--- Material ---

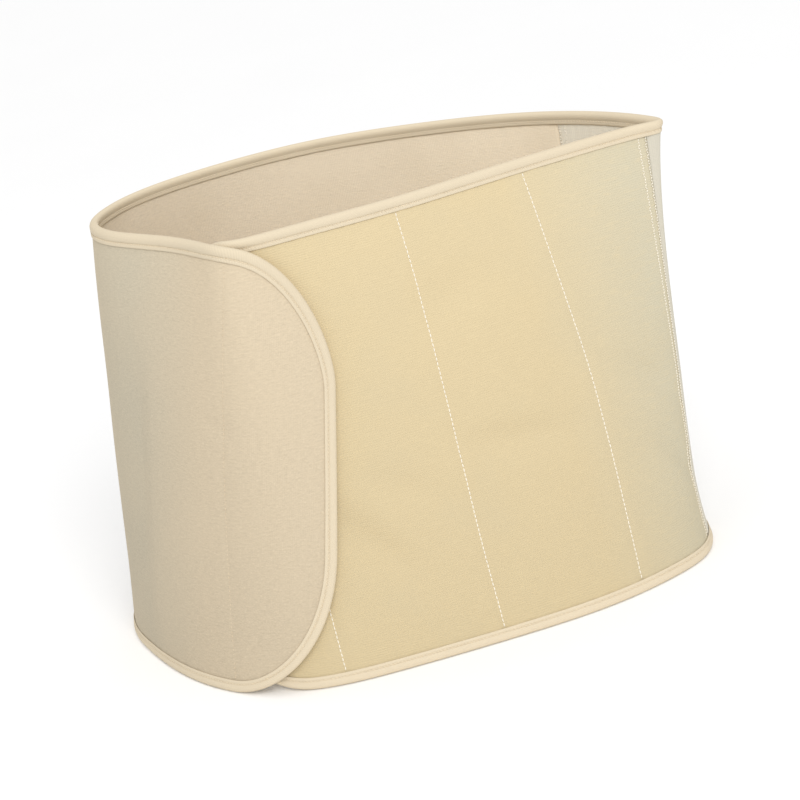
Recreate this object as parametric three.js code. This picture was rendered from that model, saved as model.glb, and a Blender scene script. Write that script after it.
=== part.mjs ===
// Abdominal binder: one wide strip of laminated cloth closed into a slightly conical ring,
// standing on its lower edge. Millimetres, +Z up, the closure faces -Y, +X along the ring.
// The origin is the middle of the footprint, on the surface that the ring stands on.
import * as THREE from "three";

// Strip
const BAND_HEIGHT = 260; // width of the strip, so the height of the ring
const PANEL_THICKNESS = 3; // foam laminate between two cloth faces
const GAP = 0.3; // room kept between pieces that touch

// Ring, as it stands
const RING_WIDTH = 366;
const RING_DEPTH = 224;

// Edge binding, a tape folded round the edge of the strip
const BINDING_WIDTH = 7.5;
const BINDING_THICKNESS = 5.4;
const BINDING_LIP = 4.9; // thickness over the two flat lips behind the roll
const BINDING_FLOOR = 1.6; // tape and roll outside the edge of the strip
const SLOT_ROOM = 0.6; // room on each side of the strip inside the folded tape

// Closure
const END_LENGTH = 68; // length of the rounded flap end
const TAIL_LENGTH = 80; // length of the rounded end that the flap covers

// Rounded corners of an end, as shares of the end's length and of BAND_HEIGHT. Round is the
// exponent of the corner's outline: 2 is an ellipse, less is closer to a slant.
const UPPER_CORNER = { lengthShare: 1, heightShare: 0.346, round: 1.6 };
const LOWER_CORNER = { lengthShare: 0.88, heightShare: 0.3, round: 2.1 };

// Hook tape under the flap
const HOOK_THICKNESS = 1.1; // hook tape on the inner face of the flap
const HOOK_GAP = 0.4; // room between the hook tape and the flap
const HOOK_MARGIN = 1; // room between the hook tape and the lips of the binding
const LAP_ROOM = 0.8; // room between the flap's binding and the covered end's
const LAP_RISE = 70; // length over which the flap steps out over the covered end
const LAP_LEAD = 95; // length before the flap's stitch line where the flap lies fully outside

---

#### Stated problem
Please reproduce exactly the lines above, beginning with the first and ending with the line that contains "const TAIL_LENGTH = 80;", and include nothing outside that range.

#### Response to the task
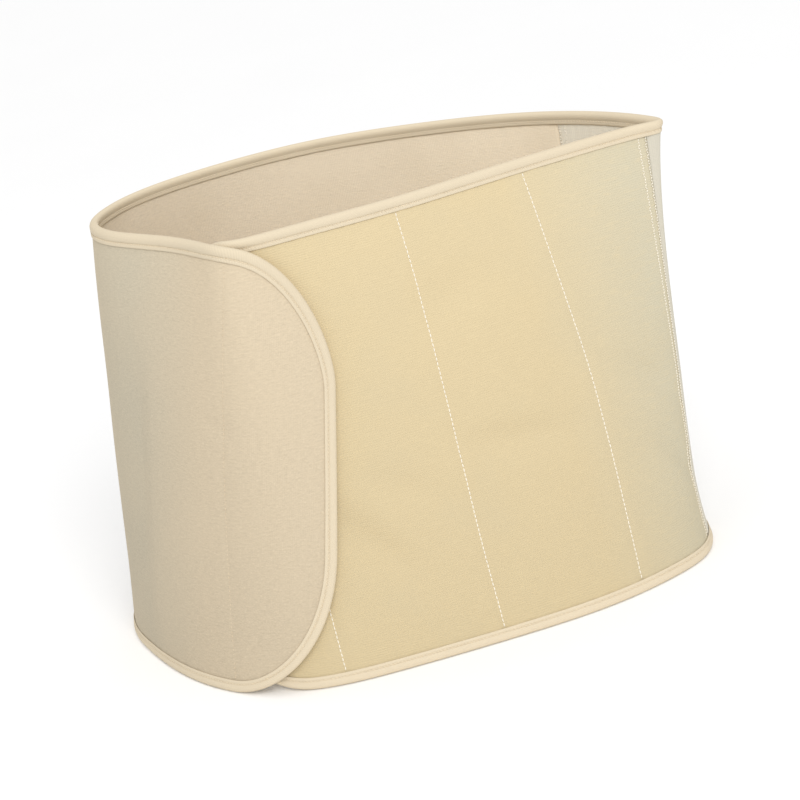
Recreate this object as parametric three.js code. This picture was rendered from that model, saved as model.glb, and a Blender scene script. Write that script after it.
=== part.mjs ===
// Abdominal binder: one wide strip of laminated cloth closed into a slightly conical ring,
// standing on its lower edge. Millimetres, +Z up, the closure faces -Y, +X along the ring.
// The origin is the middle of the footprint, on the surface that the ring stands on.
import * as THREE from "three";

// Strip
const BAND_HEIGHT = 260; // width of the strip, so the height of the ring
const PANEL_THICKNESS = 3; // foam laminate between two cloth faces
const GAP = 0.3; // room kept between pieces that touch

// Ring, as it stands
const RING_WIDTH = 366;
const RING_DEPTH = 224;

// Edge binding, a tape folded round the edge of the strip
const BINDING_WIDTH = 7.5;
const BINDING_THICKNESS = 5.4;
const BINDING_LIP = 4.9; // thickness over the two flat lips behind the roll
const BINDING_FLOOR = 1.6; // tape and roll outside the edge of the strip
const SLOT_ROOM = 0.6; // room on each side of the strip inside the folded tape

// Closure
const END_LENGTH = 68; // length of the rounded flap end
const TAIL_LENGTH = 80; // length of the rounded end that the flap covers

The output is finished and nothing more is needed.